Information shown:

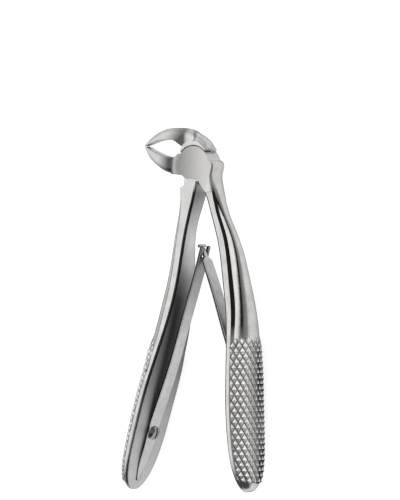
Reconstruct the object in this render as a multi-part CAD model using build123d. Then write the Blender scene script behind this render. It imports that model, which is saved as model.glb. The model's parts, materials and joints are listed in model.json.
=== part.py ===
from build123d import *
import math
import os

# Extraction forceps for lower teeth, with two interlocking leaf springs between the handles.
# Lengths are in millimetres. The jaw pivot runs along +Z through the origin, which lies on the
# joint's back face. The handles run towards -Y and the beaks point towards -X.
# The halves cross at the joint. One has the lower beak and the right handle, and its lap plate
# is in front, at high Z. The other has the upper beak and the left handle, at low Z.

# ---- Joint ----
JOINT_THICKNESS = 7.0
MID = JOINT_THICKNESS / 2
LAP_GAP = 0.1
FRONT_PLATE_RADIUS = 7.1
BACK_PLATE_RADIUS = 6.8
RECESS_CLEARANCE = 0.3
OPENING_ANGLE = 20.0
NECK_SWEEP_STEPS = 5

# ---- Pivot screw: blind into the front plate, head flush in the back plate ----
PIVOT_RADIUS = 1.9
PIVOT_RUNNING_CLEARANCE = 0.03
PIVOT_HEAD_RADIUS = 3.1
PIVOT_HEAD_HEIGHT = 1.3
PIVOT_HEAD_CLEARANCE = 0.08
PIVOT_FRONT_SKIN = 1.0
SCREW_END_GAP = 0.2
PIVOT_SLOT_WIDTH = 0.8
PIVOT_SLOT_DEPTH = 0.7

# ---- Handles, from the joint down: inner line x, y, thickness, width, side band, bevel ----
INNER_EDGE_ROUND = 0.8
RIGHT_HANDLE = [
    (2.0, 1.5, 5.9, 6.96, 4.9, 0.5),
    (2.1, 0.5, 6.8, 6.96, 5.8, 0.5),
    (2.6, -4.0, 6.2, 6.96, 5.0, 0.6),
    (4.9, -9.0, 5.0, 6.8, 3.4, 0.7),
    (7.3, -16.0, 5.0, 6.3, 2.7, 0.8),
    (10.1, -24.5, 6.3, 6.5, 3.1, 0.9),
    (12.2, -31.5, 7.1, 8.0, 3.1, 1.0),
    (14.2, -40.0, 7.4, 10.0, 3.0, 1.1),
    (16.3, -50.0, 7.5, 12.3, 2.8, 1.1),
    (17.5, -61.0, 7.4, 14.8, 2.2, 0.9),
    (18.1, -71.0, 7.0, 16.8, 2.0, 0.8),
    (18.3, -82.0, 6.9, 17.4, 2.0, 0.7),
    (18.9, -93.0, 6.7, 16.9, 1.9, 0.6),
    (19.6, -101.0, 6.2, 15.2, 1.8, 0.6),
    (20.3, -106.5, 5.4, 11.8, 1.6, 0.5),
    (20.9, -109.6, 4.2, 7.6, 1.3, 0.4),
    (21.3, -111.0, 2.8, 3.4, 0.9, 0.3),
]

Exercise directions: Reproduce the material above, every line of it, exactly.

Result of the exercise:
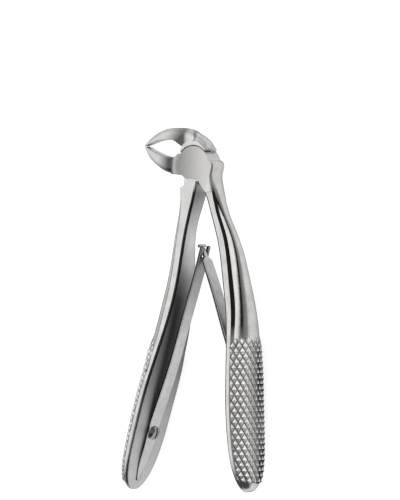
Reconstruct the object in this render as a multi-part CAD model using build123d. Then write the Blender scene script behind this render. It imports that model, which is saved as model.glb. The model's parts, materials and joints are listed in model.json.
=== part.py ===
from build123d import *
import math
import os

# Extraction forceps for lower teeth, with two interlocking leaf springs between the handles.
# Lengths are in millimetres. The jaw pivot runs along +Z through the origin, which lies on the
# joint's back face. The handles run towards -Y and the beaks point towards -X.
# The halves cross at the joint. One has the lower beak and the right handle, and its lap plate
# is in front, at high Z. The other has the upper beak and the left handle, at low Z.

# ---- Joint ----
JOINT_THICKNESS = 7.0
MID = JOINT_THICKNESS / 2
LAP_GAP = 0.1
FRONT_PLATE_RADIUS = 7.1
BACK_PLATE_RADIUS = 6.8
RECESS_CLEARANCE = 0.3
OPENING_ANGLE = 20.0
NECK_SWEEP_STEPS = 5

# ---- Pivot screw: blind into the front plate, head flush in the back plate ----
PIVOT_RADIUS = 1.9
PIVOT_RUNNING_CLEARANCE = 0.03
PIVOT_HEAD_RADIUS = 3.1
PIVOT_HEAD_HEIGHT = 1.3
PIVOT_HEAD_CLEARANCE = 0.08
PIVOT_FRONT_SKIN = 1.0
SCREW_END_GAP = 0.2
PIVOT_SLOT_WIDTH = 0.8
PIVOT_SLOT_DEPTH = 0.7

# ---- Handles, from the joint down: inner line x, y, thickness, width, side band, bevel ----
INNER_EDGE_ROUND = 0.8
RIGHT_HANDLE = [
    (2.0, 1.5, 5.9, 6.96, 4.9, 0.5),
    (2.1, 0.5, 6.8, 6.96, 5.8, 0.5),
    (2.6, -4.0, 6.2, 6.96, 5.0, 0.6),
    (4.9, -9.0, 5.0, 6.8, 3.4, 0.7),
    (7.3, -16.0, 5.0, 6.3, 2.7, 0.8),
    (10.1, -24.5, 6.3, 6.5, 3.1, 0.9),
    (12.2, -31.5, 7.1, 8.0, 3.1, 1.0),
    (14.2, -40.0, 7.4, 10.0, 3.0, 1.1),
    (16.3, -50.0, 7.5, 12.3, 2.8, 1.1),
    (17.5, -61.0, 7.4, 14.8, 2.2, 0.9),
    (18.1, -71.0, 7.0, 16.8, 2.0, 0.8),
    (18.3, -82.0, 6.9, 17.4, 2.0, 0.7),
    (18.9, -93.0, 6.7, 16.9, 1.9, 0.6),
    (19.6, -101.0, 6.2, 15.2, 1.8, 0.6),
    (20.3, -106.5, 5.4, 11.8, 1.6, 0.5),
    (20.9, -109.6, 4.2, 7.6, 1.3, 0.4),
    (21.3, -111.0, 2.8, 3.4, 0.9, 0.3),
]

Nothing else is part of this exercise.